Whisking constantly, add broth. Bring to a boil, stirring frequently, until mixture thickens, about 8 minutes. Reduce to a simmer and cook 10 minutes. Stir in chicken, peas, and thyme; season with salt and pepper. Divide mixture among six 12-ounce baking dishes; refrigerate until room temperature, about 15-20 minutes.
Preheat oven to 375 degrees. On a lightly floured work surface, roll pastry to an 1/8-inch thickness. Cut into 6 rounds, ½ inch larger than dishes; with the tip of a sharp knife, cut vents into pastry. In a small bowl, lightly beat egg yolk with 1 teaspoon water; top potpies with pastry and brush with egg wash. Bake until pastry is deep golden and juices are bubbling, about 35 minutes.

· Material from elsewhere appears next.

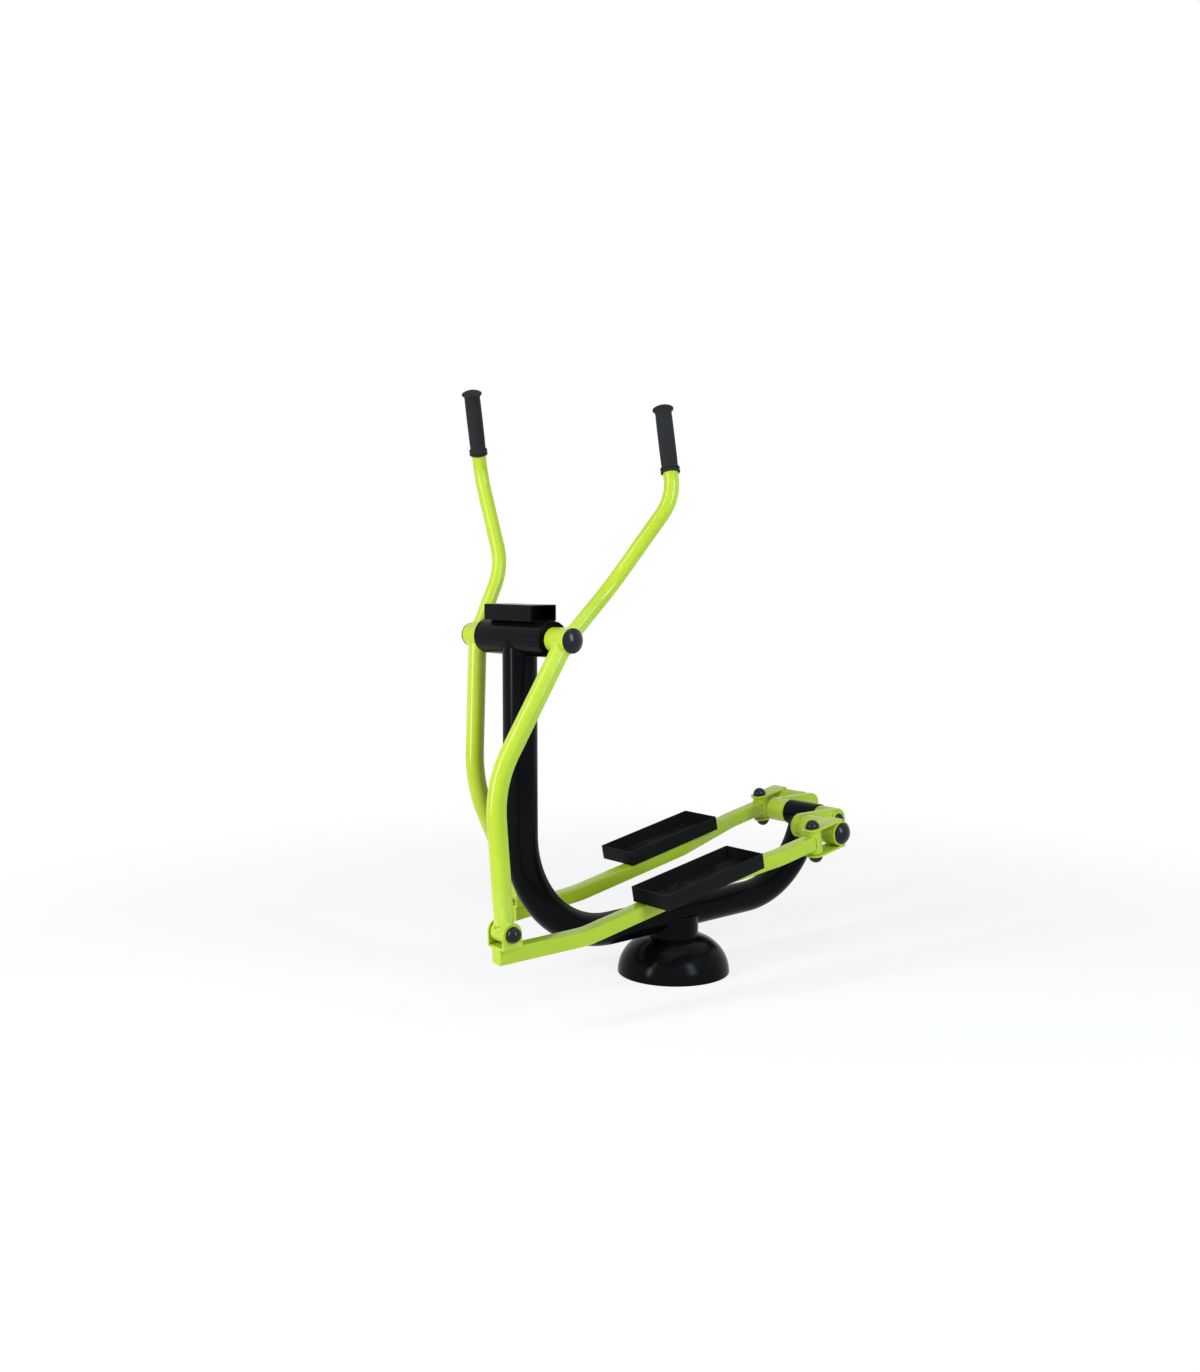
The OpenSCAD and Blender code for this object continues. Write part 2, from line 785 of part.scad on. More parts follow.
module crank(side) {
    color(lime_coat) translate([rear_axis[0], 0, rear_axis[1]]) on_side(side) difference() {
        union() {
            bar_y(crank_d, crank_in, crank_out_y);
            translate([side * crank_r, 0, 0]) bar_y(crank_d, crank_out_y - crank_t, crank_out_y);
            translate([side * crank_r / 2, crank_out_y - crank_t / 2, 0])
                cube([crank_r, crank_t, crank_d], center = true);
            translate([side * crank_r, 0, 0]) bar_y(pin_boss_d, crank_out_y - past, pin_boss_out);
            bar_y(crank_ring_d, crank_out_y - past, ring_out);
        }
        bar_y(crank_shaft_d, 0, far);
    }
}

module crank_caps() {
    color(cap_black) translate([rear_axis[0], 0, rear_axis[1]]) for (side = [1, -1])
        on_side(side) translate([0, ring_out, 0]) rotate([-90, 0, 0])
            dome_cap(crank_cap_d, crank_cap_h, cap_wall);
}

module handle_hub(side) {
    seat_in = hub_in + hub_seat_in + hub_bearing_w;
    seat_out = hub_out - hub_seat_out - hub_bearing_w;
    color(lime_coat) on_handle(side) difference() {
        bar_y(hub_d, hub_in, hub_out);
        bar_y(hub_bearing_d - 2 * bearing_step, hub_in - past, hub_out + past);
        bar_y(hub_bearing_d, hub_in - past, seat_in);
        bar_y(hub_bearing_d, seat_out, hub_out + past);
    }
}

module hub_bearings(side) {
    bore = shaft_d + 2 * running_gap;
    near = hub_in + hub_seat_in;
    outer = hub_out - hub_seat_out;
    color(bare_steel) on_handle(side) {
        ring_y(hub_bearing_d, bore, near, near + hub_bearing_w);
        ring_y(hub_bearing_d, bore, outer - hub_bearing_w, outer);
    }
}

module hub_cap(side) {
    color(cap_black) on_handle(side) translate([0, hub_out, 0]) rotate([-90, 0, 0])
        dome_cap(hub_d, hub_cap_h, cap_wall, hub_bearing_d, cap_spigot);
}

module handle_upper(side) {
    neck = [-neck_x, neck_y, grip_top_z - neck_drop];
    top = [-grip_top_x, grip_top_y, grip_top_z];
    color(lime_coat) on_handle(side) difference() {
        bent_tube(
            [
                [0, upper_start_y, 0],
                [-upper_bend_x, upper_bend_y, upper_bend_z],
                neck,
                top - unit(top - neck) * grip_end_t
            ],
            [upper_bend_r, neck_r],
            upper_tube_d,
            upper_tube_wall,
            [1, 0, 0]
        );
        bar_y(hub_d, hub_in - far, hub_out + past);
    }
}

module handle_lower(side) {
    color(lime_coat) on_handle(side) difference() {
        bent_tube(
            [
                [0, lower_start_y, 0],
                [lower_bend_x, lower_bend_y, -lower_bend_z],
                [0, pivot_y, -handle_len]
            ],
            [lower_bend_r],
            lower_tube_d,
            lower_tube_wall,
            [1, 0, 0]
        );
        bar_y(hub_d, hub_in - far, hub_out + past);
        translate([0, 0, -handle_len]) bar_y(sleeve_d, 0, far);
    }
}

module grip(side) {
    neck = [-neck_x, neck_y, grip_top_z - neck_drop];
    top = [-grip_top_x, grip_top_y, grip_top_z];
    way = unit(top - neck);
    body = grip_len - grip_flange_t;
    color(grip_rubber) on_handle(side) facing(top - way * grip_len, way, [1, 0, 0]) difference() {
        union() {
            cylinder(d = grip_d, h = grip_len);
            translate([0, 0, body]) cylinder(d = grip_flange_d, h = grip_flange_t);
            translate([0, 0, grip_len]) rotate_extrude() cap_profile(grip_flange_d, grip_crown_h);
            for (i = [0, 1])
                translate([0, 0, i * (grip_ridge_w + grip_ridge_gap)])
                    cylinder(d = grip_ridge_d, h = grip_ridge_w);
        }
        translate([0, 0, -past]) cylinder(d = upper_tube_d, h = grip_len - grip_end_t + past);
    }
}

module lower_sleeve(side) {
    color(lime_coat) on_handle(side) translate([0, pivot_y, -handle_len])
        ring_y(sleeve_d, bush_d, -sleeve_len / 2, sleeve_len / 2);
}

module lower_bushes(side) {
    color(bronze) on_handle(side) translate([0, pivot_y, -handle_len]) for (end = [1, -1])
        on_side(end) difference() {
            union() {
                bar_y(bush_d, sleeve_len / 2 - bush_len, sleeve_face);
                bar_y(bush_collar_d, sleeve_len / 2, sleeve_face);
            }
            bar_y(bolt_d + 2 * running_gap, 0, far);
        }
}

module pedal_arm(side) {
    nose = [arm_nose, pivot_y - arm_nose * tan(arm_yaw), -arm_drop];
    color(lime_coat) difference() {
        on_arm(side) {
            bent_run(
                [nose, rear_at(0, arm_y), rear_at(arm_out_x, arm_y), rear_at(arm_back_x, swivel_y),
                    rear_at(arm_rear_len - swivel_gap, swivel_y)],
                [arm_bend_r, arm_side_r, arm_side_r],
                [0, 1, 0]
            ) square_ring(arm_w, arm_wall);
            translate(nose) rotate([0, 0, -arm_yaw]) translate([-arm_wall, 0, 0])
                cube([arm_wall, arm_w - arm_wall, arm_w - arm_wall], center = true);
        }
        on_fork(side) cylinder(d = swivel_d, h = far, center = true);
        on_tray_bolts(side) translate([0, 0, -arm_w / 2])
            cylinder(d = tray_bolt_d + 2 * tray_hole_gap, h = arm_w);
    }
}

module front_bracket(side) {
    color(lime_coat) on_arm(side) translate([0, pivot_y, 0]) {
        for (end = [1, -1])
            on_side(end) translate([0, ear_out, 0]) rotate([90, 0, 0]) linear_extrude(ear_t)
                difference() {
                    union() {
                        circle(ear_r);
                        translate([-ear_r, bracket_top]) square([2 * ear_r, -bracket_top]);
                    }
                    circle(d = bolt_d);
                }
        translate([-ear_r, -ear_in, bracket_top]) cube([2 * ear_r, 2 * ear_in, bracket_base_t]);
    }
}

module front_bolt(side) {
    color(bare_steel) on_arm(side) translate([0, pivot_y, 0]) rotate([-90, 0, 0]) joint_bolt(ear_out);
}

module front_caps(side) {
    color(cap_black) on_arm(side) translate([0, pivot_y, 0]) for (end = [1, -1])
        on_side(end) translate([0, ear_out, 0]) rotate([-90, 0, 0]) dome_cap(cap_d, cap_h, cap_wall);
}

module foot_tray(side) {
    color(tray_black) difference() {
        on_arm_rear(side)
            translate([-tray_front_x - tray_len / 2, tray_inner_y + tray_w / 2, tray_floor_z])
                difference() {
                    linear_extrude(tray_h) round_rect(tray_len, tray_w, tray_corner_r);
                    translate([0, 0, tray_wall]) linear_extrude(tray_h) round_rect(
                        tray_len - 2 * tray_wall,
                        tray_w - 2 * tray_wall,
                        tray_corner_r - tray_wall
                    );
                }
        on_tray_bolts(side) cylinder(d = tray_bolt_d + 2 * tray_hole_gap, h = arm_w);
    }
}

// The places of a tray's bolts, on the middle of the arm's tube
module on_tray_bolts(side) {
    for (x = tray_bolt_xs)
        on_arm_rear(side) translate([-x, arm_y, 0]) children();
}

module tray_bolts(side) {
    floor_z = tray_floor_z + tray_wall;
    nut_z = arm_w / 2 - arm_wall - tray_nut_t;
    color(black_coat) on_tray_bolts(side) {
        translate([0, 0, nut_z]) cylinder(d = tray_bolt_d, h = floor_z - nut_z);
        translate([0, 0, floor_z]) rotate_extrude() cap_profile(tray_head_d, tray_head_h);
        translate([0, 0, nut_z]) difference() {
            hexagon(tray_nut_af, tray_nut_t);
            translate([0, 0, -past]) cylinder(d = tray_bolt_d, h = tray_nut_t + 2 * past);
        }
    }
}

module swivel_sleeve(side) {
    color(lime_coat) on_fork(side) difference() {
        cylinder(d = swivel_d, h = swivel_len, center = true);
        cylinder(d = bolt_d + 2 * running_gap, h = swivel_len + 2 * past, center = true);
    }
}

module fork_straps(side) {
    reach = swivel_gap + strap_tail;
    color(lime_coat) difference() {
        on_fork(side) for (s = [0, 1])
            mirror([0, 0, s]) translate([0, 0, strap_in]) linear_extrude(strap_t) difference() {
                union() {
                    circle(d = strap_w);
                    translate([-reach, -strap_w / 2]) square([reach, strap_w]);
                }
                circle(d = bolt_d);
            }
        on_pin(side) bar_y(pin_sleeve_d, 0, far);
    }
}

module swivel_bolt(side) {
    color(bare_steel) on_fork(side) joint_bolt(strap_out);
}

module swivel_caps(side) {
    color(cap_black) on_fork(side) for (s = [0, 1])
        mirror([0, 0, s]) translate([0, 0, strap_out]) dome_cap(cap_d, cap_h, cap_wall);
}

module pin_sleeve(side) {
    seat_in = pin_sleeve_in + pin_seat_in + pin_bearing_w;
    seat_out = pin_sleeve_out - pin_seat_out - pin_bearing_w;
    color(lime_coat) on_pin(side) difference() {
        bar_y(pin_sleeve_d, pin_sleeve_in, pin_sleeve_out);
        bar_y(pin_bearing_d - 2 * bearing_step, pin_sleeve_in - past, pin_sleeve_out + past);
        bar_y(pin_bearing_d, pin_sleeve_in - past, seat_in);
        bar_y(pin_bearing_d, seat_out, pin_sleeve_out + past);
    }
}

module pin_bearings(side) {
    near = pin_sleeve_in + pin_seat_in;
    outer = pin_sleeve_out - pin_seat_out;
    color(bare_steel) on_pin(side) {
        ring_y(pin_bearing_d, pin_d, near, near + pin_bearing_w);
        ring_y(pin_bearing_d, pin_d, outer - pin_bearing_w, outer);
    }
}

module crank_pin(side) {
    outer = pin_sleeve_out - pin_seat_out;
    color(bare_steel) on_pin(side) {
        bar_y(pin_d, pin_sleeve_in, outer + pin_nut_t + past);
        difference() {
            translate([0, outer, 0]) rotate([-90, 0, 0]) hexagon(shaft_nut_af, pin_nut_t);
            bar_y(pin_d, 0, far);
        }
    }
}

module pin_cap(side) {
    color(cap_black) on_pin(side) translate([0, pin_sleeve_out, 0]) rotate([-90, 0, 0])
        dome_cap(pin_cap_d, pin_cap_h, cap_wall, pin_bearing_d, cap_spigot);
}

base_flange();
base_ribs();
base_dome();
ground_post();
main_beam();
top_housing();
housing_plates();
top_box();
top_shaft();
top_shaft_nuts();
rear_housing();
rear_bearings();
crank_shaft();
crank(1);  // left_crank
crank(-1);  // right_crank
crank_caps();
handle_hub(1);  // left_handle_hub
hub_bearings(1);  // left_hub_bearings
hub_cap(1);  // left_hub_cap
handle_upper(1);  // left_handle_upper
handle_lower(1);  // left_handle_lower
grip(1);  // left_grip
lower_sleeve(1);  // left_lower_sleeve
lower_bushes(1);  // left_lower_bushes
handle_hub(-1);  // right_handle_hub
hub_bearings(-1);  // right_hub_bearings
hub_cap(-1);  // right_hub_cap
handle_upper(-1);  // right_handle_upper
handle_lower(-1);  // right_handle_lower
grip(-1);  // right_grip
lower_sleeve(-1);  // right_lower_sleeve
lower_bushes(-1);  // right_lower_bushes
pedal_arm(1);  // left_pedal_arm
front_bracket(1);  // left_front_bracket
front_bolt(1);  // left_front_bolt
front_caps(1);  // left_front_caps
foot_tray(1);  // left_foot_tray
tray_bolts(1);  // left_tray_bolts
swivel_sleeve(1);  // left_swivel_sleeve
pedal_arm(-1);  // right_pedal_arm
front_bracket(-1);  // right_front_bracket
front_bolt(-1);  // right_front_bolt
front_caps(-1);  // right_front_caps
foot_tray(-1);  // right_foot_tray
tray_bolts(-1);  // right_tray_bolts
swivel_sleeve(-1);  // right_swivel_sleeve
fork_straps(1);  // left_fork_straps
swivel_bolt(1);  // left_swivel_bolt
swivel_caps(1);  // left_swivel_caps
pin_sleeve(1);  // left_pin_sleeve
pin_bearings(1);  // left_pin_bearings
crank_pin(1);  // left_crank_pin
pin_cap(1);  // left_pin_cap
fork_straps(-1);  // right_fork_straps
swivel_bolt(-1);  // right_swivel_bolt
swivel_caps(-1);  // right_swivel_caps
pin_sleeve(-1);  // right_pin_sleeve
pin_bearings(-1);  // right_pin_bearings
crank_pin(-1);  // right_crank_pin
pin_cap(-1);  // right_pin_cap
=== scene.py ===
"""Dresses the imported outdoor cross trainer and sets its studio.

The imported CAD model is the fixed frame. Each piece that shows is made again here with its fine
form, rounded edges, weld beads and finish, in the place that the frame gives it, and rides on the
same body. The pieces inside the joints stay as the frame's own nodes and only get a finish.
All lengths are in metres, +Z is up and +X points to the front column.
"""

import json
import logging
import math
from collections.abc import Sequence
from dataclasses import dataclass, field
from enum import Enum
from typing import Any

import bmesh
import bpy
from mathutils import Matrix, Vector


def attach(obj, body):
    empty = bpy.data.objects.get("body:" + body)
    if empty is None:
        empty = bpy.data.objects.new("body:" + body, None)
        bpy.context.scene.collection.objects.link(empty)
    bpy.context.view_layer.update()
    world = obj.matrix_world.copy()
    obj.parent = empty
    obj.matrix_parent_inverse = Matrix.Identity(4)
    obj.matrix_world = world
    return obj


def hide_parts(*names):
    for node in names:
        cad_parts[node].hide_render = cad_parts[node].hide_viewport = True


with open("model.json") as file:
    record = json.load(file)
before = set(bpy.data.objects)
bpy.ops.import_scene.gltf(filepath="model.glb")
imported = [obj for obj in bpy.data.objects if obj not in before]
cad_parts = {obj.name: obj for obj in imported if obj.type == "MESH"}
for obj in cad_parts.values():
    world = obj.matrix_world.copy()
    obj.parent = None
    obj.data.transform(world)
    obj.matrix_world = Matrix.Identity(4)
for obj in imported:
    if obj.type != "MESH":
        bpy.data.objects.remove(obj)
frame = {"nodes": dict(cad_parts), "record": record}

log = logging.getLogger("cross_trainer")

Rgb = tuple[float, float, float]
Outline = list[tuple[float, float]]
Ring = list[Vector]
Path = list[tuple[Vector, Vector]]
UP = Vector((0, 0, 1))
ALONG_X = Vector((1, 0, 0))
ALONG_Y = Vector((0, 1, 0))
WHITE: Rgb = (1.0, 1.0, 1.0)

# Points around a seam, a handle's tube, a small round piece and a large one
SEAM_ROUND = 48
TUBE_ROUND = 64
ROUND = 96
LARGE_ROUND = 128

# A ring thinner than this is a pole, and points nearer than this are one
POLE_RADIUS = 1e-7
MERGE_GAP = 1e-6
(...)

- 2 tablespoons finely chopped shallots
- 2 tablespoons seasoned rice vinegar
- 1 tablespoon vegetable oil
- 2 teaspoons minced peeled fresh ginger
- ¼ teaspoon (generous) Asian sesame oil
- 1 navel orange
- 6 ounces baby spinach leaves
- 1 avocado, halved, pitted, peeled, cut into 1/2-inch wedges
Whisk first 5 ingredients in large bowl. Season to taste with salt and pepper. Set dressing aside.
Cut off peel and white pith from orange. Cut orange into 1/3-inch rounds; cut rounds crosswise in half. Add spinach to dressing; toss to coat. Add avocado and orange; toss gently.
Raspberry Buttermilk Cake
Cook 25-30 minutes ∙ Makes Makes 6 Servings ∙ Difficulty Easy ∙ Source Gourmet | June 2009
- 1 cup all purpose flour
- ½ tsp baking powder
- ½ tsp baking soda
- ¼ tsp salt
- 4 Tbsp unsalted butter, softened
- ⅔ cup sugar
- 1½ Tbsp sugar
- ½ tsp vanilla extract
- 1 large egg
- ½ cup buttermilk, well shaken
- 1 cup raspberries, fresh (about 5 ounces)
Preheat oven to 400°F with rack in middle. Butter and flour a 9″ round cake pan.
Whisk together flour, baking powder, baking soda, and salt.
Beat butter and ⅔ cup sugar with an electric mixer at medium-high speed until pale and fluffy, about 2 minutes, then beat in vanilla. Add egg and beat well.
At low speed, mix in flour mixture in 3 batches, alternating with buttermilk, beginning and ending with flour, and mixing until just combined.
Spoon batter into cake pan, smoothing top. Scatter raspberries evenly over top and sprinkle with remaining 1½ tablespoons sugar.
Bake until cake is golden and a wooden pick inserted into center comes out clean, 25-30 minutes. Cool in pan 10 minutes, then turn out onto a rack and cool to warm, 10-15 minutes more. Invert onto a plate.